插空法 大组合数取余
#include <cstdio>
#include <cstring>
using namespace std;
typedef long long LL;
//求整数x和y,使得ax+by=d, 且|x|+|y|最小。其中d=gcd(a,b)
void gcd(LL a, LL b, LL& d, LL& x, LL& y)
{
if(!b)
{
d = a;
x = 1;
y = 0;
}
else
{
gcd(b, a%b, d, y, x);
y -= x * (a/b);
}
}
//计算模n下a的逆。
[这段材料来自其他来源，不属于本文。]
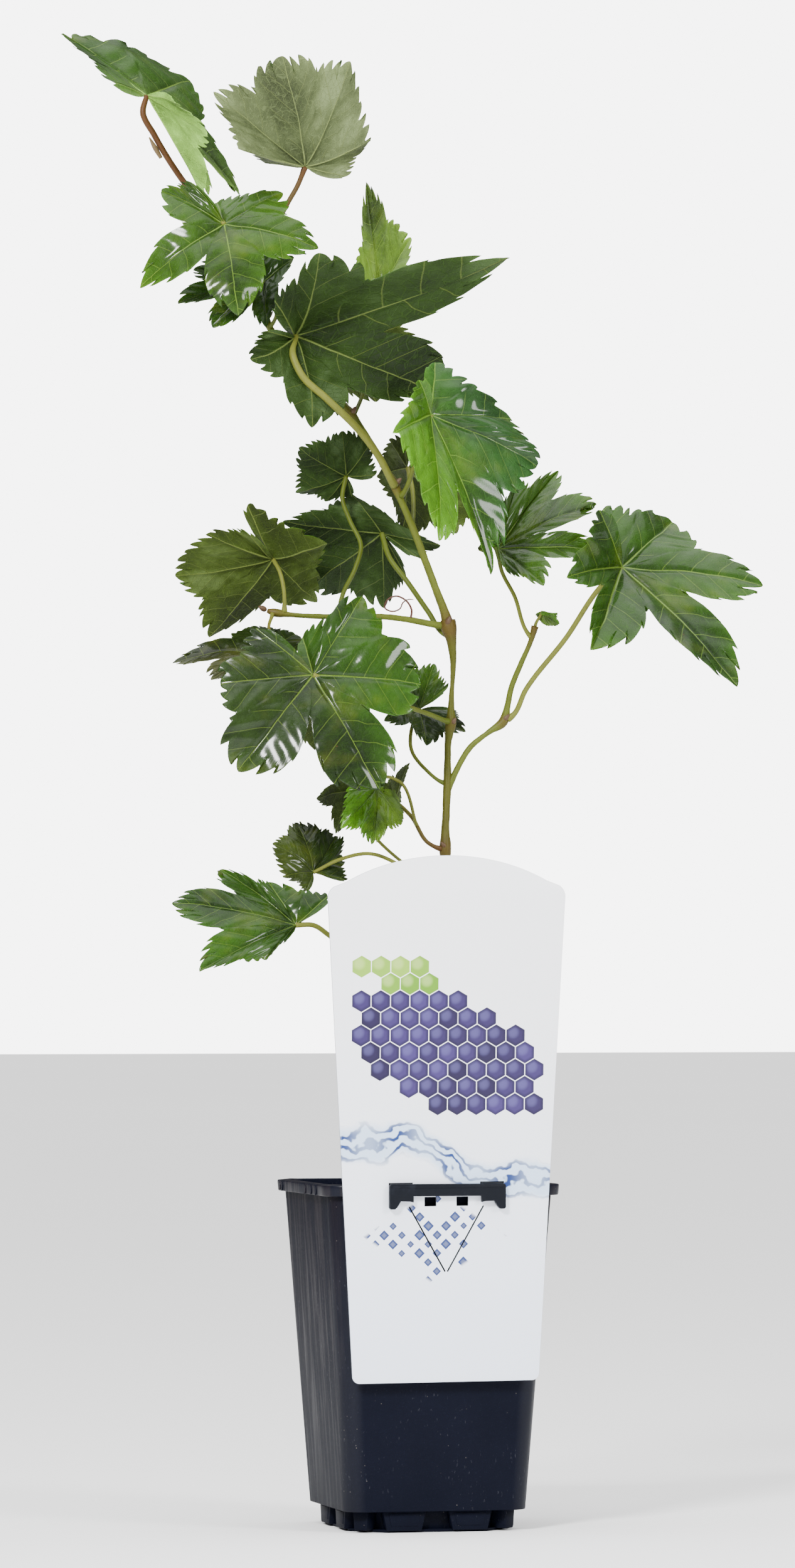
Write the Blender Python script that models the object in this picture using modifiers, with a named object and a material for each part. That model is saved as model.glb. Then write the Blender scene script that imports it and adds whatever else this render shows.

如果不存在逆, 返回-1
LL inv(LL a, LL n)
{
LL d, x, y;
gcd(a, n, d, x, y);
return d == 1 ? (x+n)%n : -1;
}
LL cm(LL n, LL m, LL p)
{
LL ans1 = 1, ans2 = 1;
while(m)
{
ans1 = ans1*n%p;
ans2 = ans2*m%p;
n--;
m--;
}
return ans1*inv(ans2, p)%p;
}
LL lucas(LL n, LL m, LL p)
{
if(m == 0)
return 1;
return lucas(n/p, m/p, p)*cm(n%p, m%p, p)%p;
}
int main()
{
LL n, m, p;
while(scanf("%lld %lld %lld", &n, &m, &p) != EOF)
{
printf("%lld\n", lucas(n-2*m+1+m, m, p));
}
return 0;
}